Despite the strides she’d made as an artist and working musician over the six years she spent in New York City following college, McCalla decided to
move to New Orleans in 2010, eager to explore folk music in a more unadulterated form. That decision, she says, “gave a new lease on life to my creative soul.” McCalla performed in the French Quarter, on the streets and in the clubs, also backing musicians like banjo virtuoso Morgan O’Kane. While playing on the street, McCalla met Carolina Chocolate Drops manager Tim Duffy, who invited her to work with his North Carolina-based Music Maker Relief Foundation, which preserves the legacy of often-neglected elder traditional artists and encourages young musicians as part of its Next Generation program. Taj Mahal and the Carolina Chocolate Drops would soon count themselves among McCalla’s supporters.
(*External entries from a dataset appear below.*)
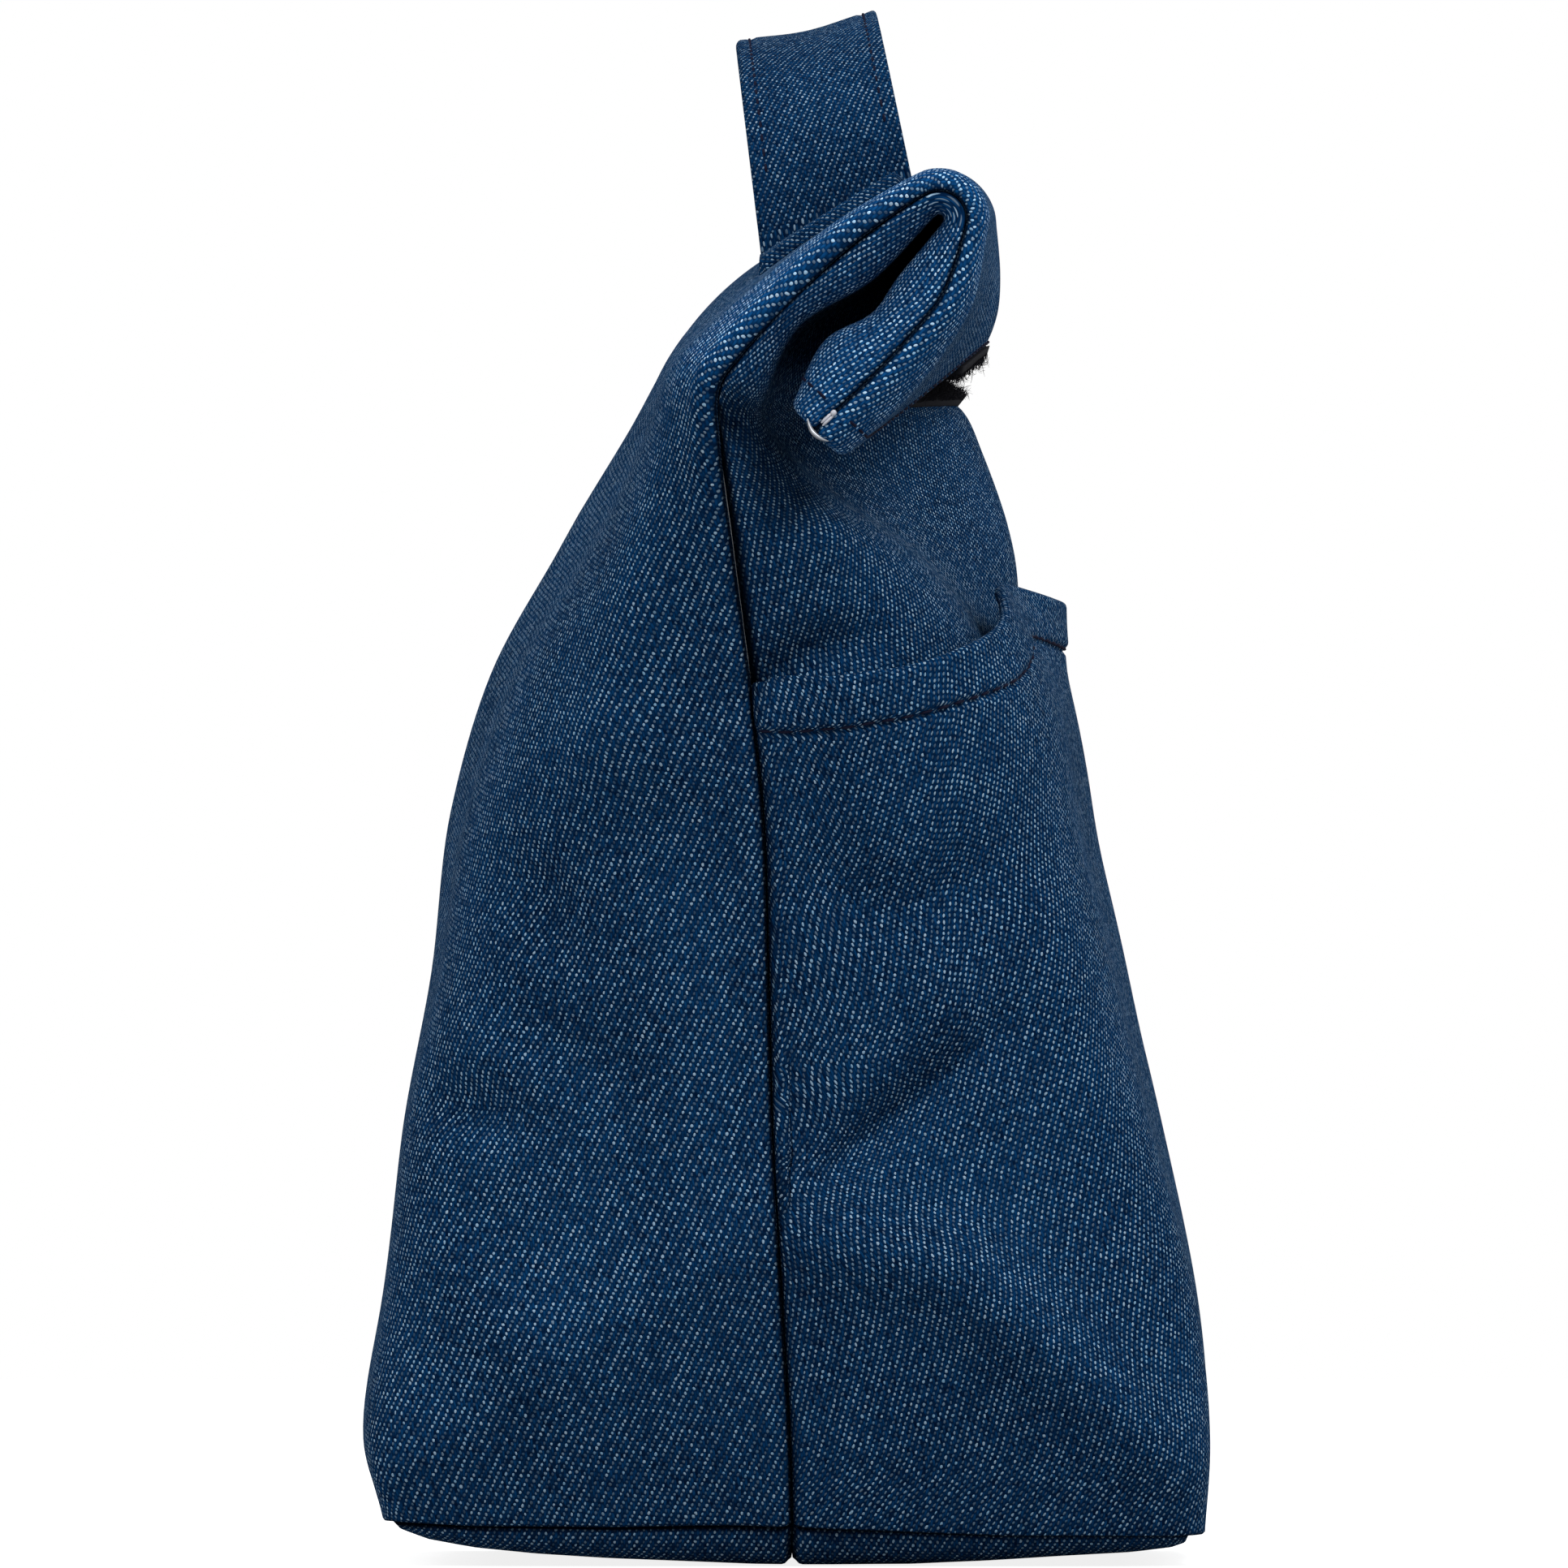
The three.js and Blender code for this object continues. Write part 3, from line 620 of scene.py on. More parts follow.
# %% The repeat of the twill
REPEAT = 3.0
twill, n, given, result = new_group(
    "TwillWeave", [("Threads", "NodeSocketVector")],
    [(label, "NodeSocketFloat") for label in ("Weft", "Height", "Tone", "Lot")])
place = given.outputs["Threads"]
warped = n.noise(place, .35, 2.0)
nudge = n.add("ShaderNodeVectorMath", [("operation", "MULTIPLY_ADD")],
              i0=warped.outputs["Color"], i1=(1.1, .8, 0), i2=place)
split = n.add("ShaderNodeSeparateXYZ", Vector=nudge.outputs[0])
u, v = split.outputs[0], split.outputs[1]
warp_number, weft_number = n.maths("FLOOR", u), n.maths("FLOOR", v)
in_warp = n.maths("SUBTRACT", n.maths("FRACT", u), .5)
in_weft = n.maths("SUBTRACT", n.maths("FRACT", v), .5)
step = n.maths("FLOORED_MODULO", n.maths("SUBTRACT", warp_number, weft_number), REPEAT)
on_top = n.maths("LESS_THAN", step, .5)
cell = n.add("ShaderNodeCombineXYZ", X=warp_number, Y=weft_number)
drawn = n.add("ShaderNodeTexWhiteNoise", [("noise_dimensions", "2D")], Vector=cell.outputs[0])
chance = drawn.outputs["Value"]
print("outputs of the weave:", [s.name for s in twill.interface.items_tree if s.in_out == "OUTPUT"])

# %% [markdown]
# ## Denim: the pale dots
#
# Where the weft shows, it makes a small slanted dot. No two dots of real denim are equally bright: the
# yarn is uneven and the cloth is worn in patches. One brightness for all would look printed. So each
# dot draws its own from its thread numbers, and a slow noise makes the patches.

# %% Dots of weft and their wear
DOT_SLANT, DOT_NARROW, DOT_LOW, DOT_FILL = .2, 2.8, 6.0, 2.2
slanted = n.maths("SUBTRACT", in_warp, n.maths("MULTIPLY", in_weft, DOT_SLANT))
off_centre = n.maths("ADD", n.square(slanted, DOT_NARROW), n.square(in_weft, DOT_LOW))
dot = n.maths("MULTIPLY", n.maths("SUBTRACT", 1.0, off_centre, clamp=True), on_top)
patchy = n.noise(place, .11, 3.0)
worn_and_lit = n.maths("MULTIPLY_ADD", n.maths("MULTIPLY", chance, chance), 1.25, .18)
worn_and_lit = n.maths("MULTIPLY", worn_and_lit, n.maths("MULTIPLY_ADD", patchy.outputs["Fac"], 1.6, .25))
filled = n.maths("SMOOTH_MIN", n.maths("MULTIPLY", dot, DOT_FILL), 1.0, .2)
n.put(n.maths("MULTIPLY", filled, worn_and_lit, clamp=True), result.inputs["Weft"])
n.put(n.maths("FRACT", n.maths("MULTIPLY", chance, 7.0)), result.inputs["Lot"])
print("nodes of the weave so far:", len(twill.nodes))

# %% [markdown]
# ## Denim: ridges and tone of the warp
#
# Each float of warp is a rounded ridge that arches over two wefts. A wave texture would make ridges
# too, but they wouldn't end where a weft crosses, so the ridge is worked out from the place inside its
# own float. Its height feeds the bump. Its crest is painted paler and its ends darker, a painted
# highlight and painted shade of the rounded thread, and streaks along the warp stand for uneven dye.

# %% Ridges, streaks and blotches
RIDGE_NARROW, RIDGE_RAISE, DOT_RAISE = 2.9, .8, .55
along_float = n.maths("ADD", n.maths("SUBTRACT", 2.5, step), in_weft)
arch = n.maths("SINE", n.maths("MULTIPLY", along_float, math.pi / 2), clamp=True)
across_float = n.maths("SUBTRACT", 1.0, n.square(in_warp, RIDGE_NARROW), clamp=True)
ridge = n.maths("MULTIPLY", n.maths("MULTIPLY", across_float, arch), n.maths("SUBTRACT", 1.0, on_top))
raised = n.maths("ADD", n.maths("MULTIPLY", ridge, RIDGE_RAISE), n.maths("MULTIPLY", dot, DOT_RAISE))
n.put(raised, result.inputs["Height"])
across_warps, along_warps = n.maths("MULTIPLY", warp_number, .77), n.maths("MULTIPLY", v, .42)
streak_at = n.add("ShaderNodeCombineXYZ", X=across_warps, Y=along_warps)
streak, blotch = n.noise(streak_at.outputs[0], 1.0, 2.0), n.noise(place, .02, 3.0)
slow = n.maths("MULTIPLY", blotch.outputs["Fac"], .25)
tone = n.maths("ADD", n.maths("MULTIPLY", streak.outputs["Fac"], .75), slow)
tone = n.maths("MULTIPLY", n.maths("SUBTRACT", tone, .33), 2.9, clamp=True)
# Tone: random streaks and blotches of dye, times a painted highlight on the crest of each float.
n.put(n.maths("MULTIPLY", tone, n.maths("MULTIPLY_ADD", ridge, 1.15, .3), clamp=True), result.inputs["Tone"])
print("nodes of the weave:", len(twill.nodes))

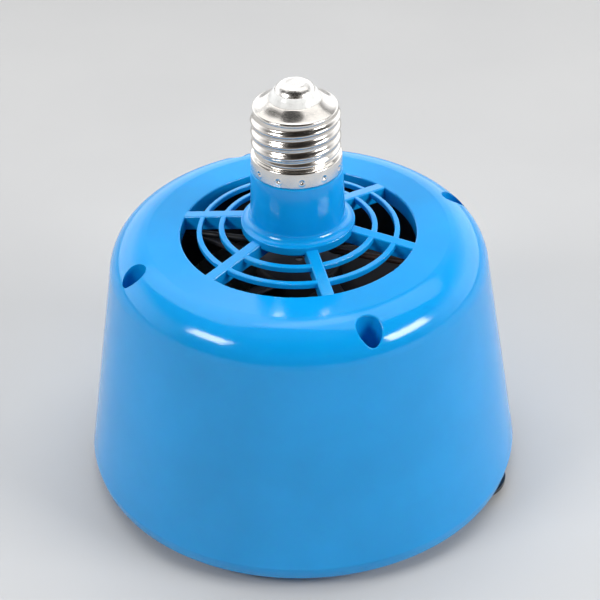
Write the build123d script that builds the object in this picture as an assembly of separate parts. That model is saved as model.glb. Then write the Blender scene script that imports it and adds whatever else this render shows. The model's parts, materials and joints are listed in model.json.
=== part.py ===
from build123d import *
import math
import os

# Screw-in fan heater with an E27 cap, a blue plastic housing, a fan, a heating element and a
# thermostat. Millimetres. The origin is the centre of the cap's seat on the neck, +Z through the
# cap, so the housing hangs below the origin.

# Housing outline (radii and heights of the outer surface)
TOP_Z = -22.0
SHOULDER_R = 12.1
SHOULDER_CENTRE_R = 45.55
WALL_TAPER = 9.1
RIM_R = 67.87
RIM_Z = -97.3
RIM_ROUND = 9.0
PARTING_Z = -99.7
BASE_Z = -101.8
WALL = 2.5

# Air-intake grille
GRILLE_R = 35.6
GRILLE_RINGS = ((22.2, 23.9), (29.0, 30.6))
GRILLE_RING_DEPTH = 1.9
SPOKE_COUNT = 6
SPOKE_ANGLE = -16.9
SPOKE_WIDTH = 3.7
SPOKE_DEPTH = 4.8
HUB_R = 17.1
HUB_TOP_Z = -17.7
HUB_EDGE_Z = -18.8
HUB_LOW_Z = -20.3

# Neck and E27 cap
NECK_R = 13.65
NECK_FOOT_R = 14.2
NECK_FILLET = 2.6
NECK_BORE_R = 11.2
NECK_LOW_R = 14.0
NECK_LOW_Z = -22.4
STUB_R = 12.95
STUB_TOP_Z = 4.6
SKIRT_R = 13.45
SKIRT_LENGTH = 5.8
CAP_SHEET = 0.4
THREAD_R = 13.2
THREAD_BEAD = 1.025
THREAD_PITCH = 3.629
THREAD_START_Z = 7.2
THREAD_END_Z = 18.1
DOME = ((12.175, 19.38), (11.94, 19.85), (11.07, 20.73), (9.8, 21.72), (8.4, 22.62), (7.7, 23.0))
DOME_HOLE_R = 7.7
STAKE_COUNT = 12
STAKE_ANGLE = -55.0
CONTACT_R = 5.95
CONTACT_FLAT_R = 2.2
CONTACT_LOW_Z = 25.5
CONTACT_SHANK_R = 1.2
CONTACT_SHANK_Z = 20.8
CAP_TOP_Z = 27.5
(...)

When CCD was preparing to record its second Nonesuch album, *Leaving Eden*, the group invited her to rehearse and record with them in Nashville, giving her pride of place on the album’s evocative title track.
McCalla is now a full-time touring member of Carolina Chocolate Drops and continues to develop a solo career. As part of her own repertoire, she has been exploring the folk music of her Haitian heritage and continues to work on a longstanding labor of love, setting to music the words of American poet Langston Hughes.